Consider the following pictures:

Diamonds
Anthill
Both pictures show intricate patterns that are a result of complex optimisation processes that happen in nature. The first picture shows a set of diamonds formed by a process of intense high-temperature annealing, and the second picture shows an anthill built by a swarm of termites, each of which is trying to compute some local optima for itself. 

While both represent intricate, complex structures resulting from processes of optimisation, I'm sure we would agree that it is only the second picture that represents output of some kind of "intelligent" activity. 

What is the difference between an optimisation process that forms diamonds, and an optimisation process that builds an anthill? Why is the former not a result of intelligence, while the latter is? 

The point I am trying to make here is that, while the human brain does forage around a lot, and mostly indulges in optimisation, its activities are not arbitrary. The brain forages in very specific ways -- and is driven by a concept of "Self". 

The same is true of the termites that built the anthill. While the set of termites are collectively optimising something-- individual termites too are optimising-- by autonomously acting in their self interest. Each element of the termite system is an autonomous agent, while the same is not true about the hydrocarbon molecules that form the diamonds. (In the Western model of physics, that is.
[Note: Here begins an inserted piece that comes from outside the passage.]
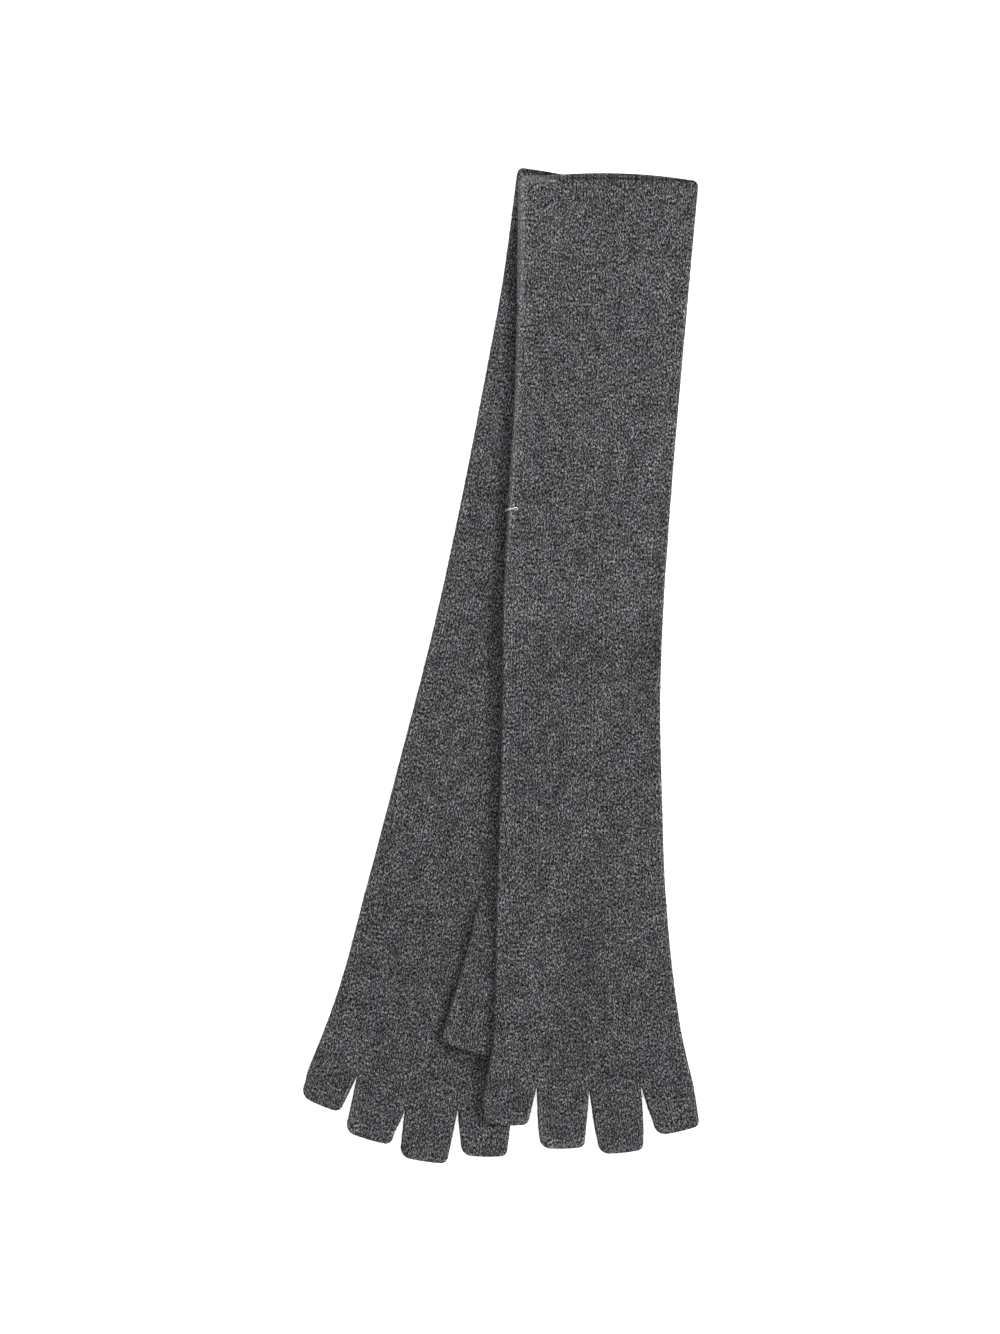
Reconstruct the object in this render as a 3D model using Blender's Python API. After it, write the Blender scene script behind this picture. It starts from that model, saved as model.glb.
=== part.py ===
"""A pair of long fingerless gloves in felted wool knit, laid flat, one across the other.

The left-hand glove lies underneath with its palm up and its thumb folded onto the palm. The
right-hand glove lies on it with its palm down, its own thumb folded under it, and droops to the
surface past the other's edge. Each glove is a tube for the arm and hand, with four finger stubs
and a thumb set on it. Every tube is open at both ends and is two layers of cloth thick.

Metres, +Z up. The pair lies on z = 0 with the cuffs at +Y, and the origin under its middle.
"""

import math
from collections import namedtuple

import bmesh
import bpy
import numpy as np

MM = 0.001

# The cloth
WALL = 1.5 * MM
HOLLOW = 0.5 * MM  # left between the two layers of a tube that is laid flat
SEAM = 0.3 * MM  # between pieces that meet
TUBE_HEIGHT = 2 * WALL + HOLLOW
FOLD_RADIUS = TUBE_HEIGHT / 2
TUBE_RADII = (FOLD_RADIUS, FOLD_RADIUS - WALL)
WOOL_GREY = (0.085, 0.085, 0.088, 1.0)
WOOL_ROUGHNESS = 0.95

# The cut of a glove, the same for both. Lengths along it are in mm from the cuff's edge.
ARM_LENGTH = 458.0  # from the cuff to where the fingers part
Girth = namedtuple("Girth", "along width")
ARM_GIRTHS = (
    Girth(0, 90.0),
    Girth(50, 86.0),
    Girth(110, 82.2),
    Girth(170, 81.0),
    Girth(220, 80.0),
    Girth(265, 79.2),
    Girth(315, 81.4),
    Girth(365, 84.8),
    Girth(405, 89.4),
    Girth(435, 95.2),
    Girth(458, 103.2),
)
FINGER_CORNERS = (5.0 * MM, 3.0 * MM)  # radius on the little finger's side and on the thumb's
THUMB_OPENING = (347.0, 371.0)  # the slit in the palm that the thumb grows from
THUMB_END = 434.0
THUMB_END_EDGES = (10.5, 36.3)  # across the hand from its middle, at the thumb's open end
THUMB_END_SLANT = 2.0 * MM
THUMB_CORNERS = (2.5 * MM, 2.5 * MM)

# How each glove lies: its middle line from the cuff to the finger roots, in mm from the pair's
# middle, and each finger's splay in degrees from the hand's own line towards the little side
Point = namedtuple("Point", "x y")
Finger = namedtuple("Finger", "name root_width end_width length splay")
Lay = namedtuple("Lay", "side palm_up middle_line fingers cuff_turn cuff_bow")
LEFT_LAY = Lay(
    side="left",
    palm_up=True,
    middle_line=(
        Point(52.3, 237.6),
        Point(43.9, 189.0),
        Point(31.1, 129.0),
        Point(19.6, 73.0),
        Point(8.3, 22.5),
        Point(-4.2, -27.0),
        Point(-16.0, -77.0),
        Point(-27.3, -127.0),
        Point(-35.5, -167.5),
        Point(-42.3, -198.0),
        Point(-44.9, -210.2),
    ),
    fingers=(
        Finger("little", 24.8, 21.8, 18.6, 11.0),
        Finger("ring", 25.6, 24.2, 30.0, 3.4),
        Finger("middle", 26.1, 24.4, 35.0, -2.8),
        Finger("index", 26.7, 23.4, 26.8, -9.8),
    ),
    cuff_turn=5.0,
    cuff_bow=3.0 * MM,
)
RIGHT_LAY = Lay(
    side="right",
    palm_up=False,
    middle_line=(
        Point(53.6, 242.2),
        Point(51.2, 195.0),
        Point(47.9, 135.0),
        Point(43.8, 76.0),
        Point(41.0, 26.5),
        Point(40.1, -18.0),
        Point(40.0, -68.0),
        Point(40.2, -118.0),
        Point(41.6, -158.0),
        Point(43.2, -188.0),
        Point(44.6, -212.0),
    ),
    fingers=(
        Finger("little", 24.0, 20.8, 15.0, 10.5),
        Finger("ring", 26.4, 22.9, 28.2, 2.4),
        Finger("middle", 27.8, 22.8, 32.0, -2.0),
        Finger("index", 25.0, 22.6, 23.4, -9.0),
    ),
    cuff_turn=-2.4,
    cuff_bow=3.7 * MM,
)
CUFF_STEP = 2.2 * MM  # how far the layer below reaches past the one above, at the cuff's middle
CUFF_CORNER = 2.5 * MM

# How far the upper glove takes to come down from what it lies on
DROOP_RUN = 26.0 * MM
DROOP_START = 3.0 * MM
THUMB_DROOP_RUN = 22.0 * MM
THUMB_DROOP_START = 6.0 * MM
CUFF_DROOP_RUN = 40.0 * MM

# How finely the pieces are made. Lengths along a glove are in mm here too.
LINE_SPACING = 2.0  # of the points on a middle line
GIRTH_SPACING = 4.0
LINE_REACH = 60.0 * MM  # how far a middle line runs on, straight, past the glove's ends
SIDE_STEPS = 3  # between a fold's two ends
ARM_COLUMNS = 15
FIRST_PALM_COLUMN = 10  # the thumb's opening runs from this column to the side fold
FINGER_COLUMNS = 5
FINGER_STATIONS = (0.0, 0.4, 0.7, 0.88, 1.0)
THUMB_COLUMNS = 6
CUFF_STATIONS = (3.0, 8.0)  # close to the cuff's edge, for its rounded corners
ARM_STEP = 25.0
OPENING_STATIONS = 4
FREE_THUMB_STATIONS = 6
HAND_STEP = 9.0
THUMB_RIM = 3.0 * MM
END_ZONE = 14.0 * MM  # how far a rounded or slanted end reaches into its tube
SHARP_EDGE = math.radians(50)


def smooth_step(t):
    """From 0 to 1 as t goes from 0 to 1, level at both ends."""
    t = min(max(t, 0.0), 1.0)
    return t * t * (3 - 2 * t)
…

In Eastern dharmic models, both molecules and creatures are made of the same essence of "being" called Atma, and are essentially optimisers). 

Regardless of whether we use the Western model or the Eastern model of physics, the key takeaway in my argument is that, the essential element of intelligence is a sense of "Self" and optimisation processes driven autonomously by the Self in either trying to sustain itself, or out of a more generalised form of "self interest". An intelligent collective is something that has a collective sense of self -- like an ant community or a nation state. The collective sense of self is an emergent property of the interactions (and interferences) among the constituent set of selves that make up the collective. 

But deep learning based on artificial neural networks, model neurons as "gates" rather than "agents" that they really are. The "gate" model of a neuron comes from traditional models of computing that are based on digital logic, that in turn comes from electronics circuit designs based on transistors and valves. Which in turn comes from flow models in electrical engineering. 

In contrast though, life forms are better understood as "societies" of interacting autonomous agents, each of which, are pursuing self interest. Each neuron in our brain is much more than a gate. They are autonomous agents that take decisions on their own regarding who to connect to, where to get information from, and where to transmit to. Of course, decisions taken by neurons are based on their surroundings and the signals they get. But there is no overarching blueprint that decides a priori how neurons connect or remain connected to one another. 

Societies of agents are inherently declarative in nature, and routinely build abstractions on their own, to help them coordinate. For instance, when we grasp something with our hands, in our minds, we only have a mental image of our hands doing the grasping. Our minds have no idea how many muscles are involved in this process, and how or who is coordinating them. It just creates an abstract image of the hand grasping something, and this image is translated into action by who-knows-how-many layers of neural abstractions underneath. 

The complex nature of coordination that such an action requires, is managed by a distributed system of incentives and disincentives that bring about the desired collective behaviour. 

I would like to conjecture that without a sense of self and autonomous decision-making, deep learning will remain largely a process of generalisation from training data, or finding patterns in data. Neurons should be able to build their architectures on the fly, and continuously keep adapting them. And fundamentally driven by a sense of self preservation and utility maximisation.